__What you should do__. Take the listing and print it in full, exactly as given.

# Supplied information start

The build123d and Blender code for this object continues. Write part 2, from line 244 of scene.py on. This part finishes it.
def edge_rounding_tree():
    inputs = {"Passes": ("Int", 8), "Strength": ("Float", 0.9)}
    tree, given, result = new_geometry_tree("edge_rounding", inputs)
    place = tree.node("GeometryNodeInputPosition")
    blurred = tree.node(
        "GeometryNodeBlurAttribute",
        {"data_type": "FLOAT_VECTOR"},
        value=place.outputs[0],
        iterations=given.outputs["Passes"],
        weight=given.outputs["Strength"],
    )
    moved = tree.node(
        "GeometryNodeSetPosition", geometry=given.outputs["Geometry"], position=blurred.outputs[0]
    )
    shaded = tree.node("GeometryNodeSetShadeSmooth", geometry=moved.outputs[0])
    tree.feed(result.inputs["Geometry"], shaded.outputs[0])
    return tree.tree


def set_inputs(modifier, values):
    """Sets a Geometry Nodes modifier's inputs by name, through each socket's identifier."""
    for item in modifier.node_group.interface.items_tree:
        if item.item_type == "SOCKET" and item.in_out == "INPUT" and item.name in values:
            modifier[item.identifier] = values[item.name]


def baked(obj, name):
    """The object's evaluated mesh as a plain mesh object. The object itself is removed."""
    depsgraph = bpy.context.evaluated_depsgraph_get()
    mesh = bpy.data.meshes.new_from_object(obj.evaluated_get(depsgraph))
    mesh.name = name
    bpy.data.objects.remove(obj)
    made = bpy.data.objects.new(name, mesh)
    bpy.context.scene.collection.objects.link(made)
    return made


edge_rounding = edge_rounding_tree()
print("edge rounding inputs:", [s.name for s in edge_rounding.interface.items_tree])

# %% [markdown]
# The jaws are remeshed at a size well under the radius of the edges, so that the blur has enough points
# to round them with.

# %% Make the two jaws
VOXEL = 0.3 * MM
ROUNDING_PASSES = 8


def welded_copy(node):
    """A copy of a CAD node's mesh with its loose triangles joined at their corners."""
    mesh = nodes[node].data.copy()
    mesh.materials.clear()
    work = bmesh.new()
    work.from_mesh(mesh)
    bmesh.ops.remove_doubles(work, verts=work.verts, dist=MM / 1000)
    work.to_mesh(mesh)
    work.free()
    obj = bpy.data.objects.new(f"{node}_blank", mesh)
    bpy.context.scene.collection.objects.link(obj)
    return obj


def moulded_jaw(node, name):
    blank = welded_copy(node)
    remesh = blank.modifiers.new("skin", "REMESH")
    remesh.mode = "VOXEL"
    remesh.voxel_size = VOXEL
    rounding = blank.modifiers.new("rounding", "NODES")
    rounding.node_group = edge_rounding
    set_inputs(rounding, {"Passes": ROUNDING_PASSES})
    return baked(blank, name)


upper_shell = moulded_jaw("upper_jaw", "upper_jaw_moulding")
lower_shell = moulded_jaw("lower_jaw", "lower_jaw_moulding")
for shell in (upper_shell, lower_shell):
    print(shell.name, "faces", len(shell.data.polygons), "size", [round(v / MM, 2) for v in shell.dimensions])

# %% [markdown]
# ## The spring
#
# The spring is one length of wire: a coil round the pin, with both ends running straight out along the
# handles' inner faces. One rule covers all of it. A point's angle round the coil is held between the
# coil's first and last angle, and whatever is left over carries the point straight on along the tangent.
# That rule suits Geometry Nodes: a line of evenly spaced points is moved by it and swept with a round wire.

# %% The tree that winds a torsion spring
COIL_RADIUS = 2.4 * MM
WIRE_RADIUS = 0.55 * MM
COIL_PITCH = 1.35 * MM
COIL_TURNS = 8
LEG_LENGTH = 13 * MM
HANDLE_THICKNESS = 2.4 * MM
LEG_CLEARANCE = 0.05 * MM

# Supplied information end

__Solution below__.
The build123d and Blender code for this object continues. Write part 2, from line 244 of scene.py on. This part finishes it.
def edge_rounding_tree():
    inputs = {"Passes": ("Int", 8), "Strength": ("Float", 0.9)}
    tree, given, result = new_geometry_tree("edge_rounding", inputs)
    place = tree.node("GeometryNodeInputPosition")
    blurred = tree.node(
        "GeometryNodeBlurAttribute",
        {"data_type": "FLOAT_VECTOR"},
        value=place.outputs[0],
        iterations=given.outputs["Passes"],
        weight=given.outputs["Strength"],
    )
    moved = tree.node(
        "GeometryNodeSetPosition", geometry=given.outputs["Geometry"], position=blurred.outputs[0]
    )
    shaded = tree.node("GeometryNodeSetShadeSmooth", geometry=moved.outputs[0])
    tree.feed(result.inputs["Geometry"], shaded.outputs[0])
    return tree.tree


def set_inputs(modifier, values):
    """Sets a Geometry Nodes modifier's inputs by name, through each socket's identifier."""
    for item in modifier.node_group.interface.items_tree:
        if item.item_type == "SOCKET" and item.in_out == "INPUT" and item.name in values:
            modifier[item.identifier] = values[item.name]


def baked(obj, name):
    """The object's evaluated mesh as a plain mesh object. The object itself is removed."""
    depsgraph = bpy.context.evaluated_depsgraph_get()
    mesh = bpy.data.meshes.new_from_object(obj.evaluated_get(depsgraph))
    mesh.name = name
    bpy.data.objects.remove(obj)
    made = bpy.data.objects.new(name, mesh)
    bpy.context.scene.collection.objects.link(made)
    return made


edge_rounding = edge_rounding_tree()
print("edge rounding inputs:", [s.name for s in edge_rounding.interface.items_tree])

# %% [markdown]
# The jaws are remeshed at a size well under the radius of the edges, so that the blur has enough points
# to round them with.

# %% Make the two jaws
VOXEL = 0.3 * MM
ROUNDING_PASSES = 8


def welded_copy(node):
    """A copy of a CAD node's mesh with its loose triangles joined at their corners."""
    mesh = nodes[node].data.copy()
    mesh.materials.clear()
    work = bmesh.new()
    work.from_mesh(mesh)
    bmesh.ops.remove_doubles(work, verts=work.verts, dist=MM / 1000)
    work.to_mesh(mesh)
    work.free()
    obj = bpy.data.objects.new(f"{node}_blank", mesh)
    bpy.context.scene.collection.objects.link(obj)
    return obj


def moulded_jaw(node, name):
    blank = welded_copy(node)
    remesh = blank.modifiers.new("skin", "REMESH")
    remesh.mode = "VOXEL"
    remesh.voxel_size = VOXEL
    rounding = blank.modifiers.new("rounding", "NODES")
    rounding.node_group = edge_rounding
    set_inputs(rounding, {"Passes": ROUNDING_PASSES})
    return baked(blank, name)


upper_shell = moulded_jaw("upper_jaw", "upper_jaw_moulding")
lower_shell = moulded_jaw("lower_jaw", "lower_jaw_moulding")
for shell in (upper_shell, lower_shell):
    print(shell.name, "faces", len(shell.data.polygons), "size", [round(v / MM, 2) for v in shell.dimensions])

# %% [markdown]
# ## The spring
#
# The spring is one length of wire: a coil round the pin, with both ends running straight out along the
# handles' inner faces. One rule covers all of it. A point's angle round the coil is held between the
# coil's first and last angle, and whatever is left over carries the point straight on along the tangent.
# That rule suits Geometry Nodes: a line of evenly spaced points is moved by it and swept with a round wire.

# %% The tree that winds a torsion spring
COIL_RADIUS = 2.4 * MM
WIRE_RADIUS = 0.55 * MM
COIL_PITCH = 1.35 * MM
COIL_TURNS = 8
LEG_LENGTH = 13 * MM
HANDLE_THICKNESS = 2.4 * MM
LEG_CLEARANCE = 0.05 * MM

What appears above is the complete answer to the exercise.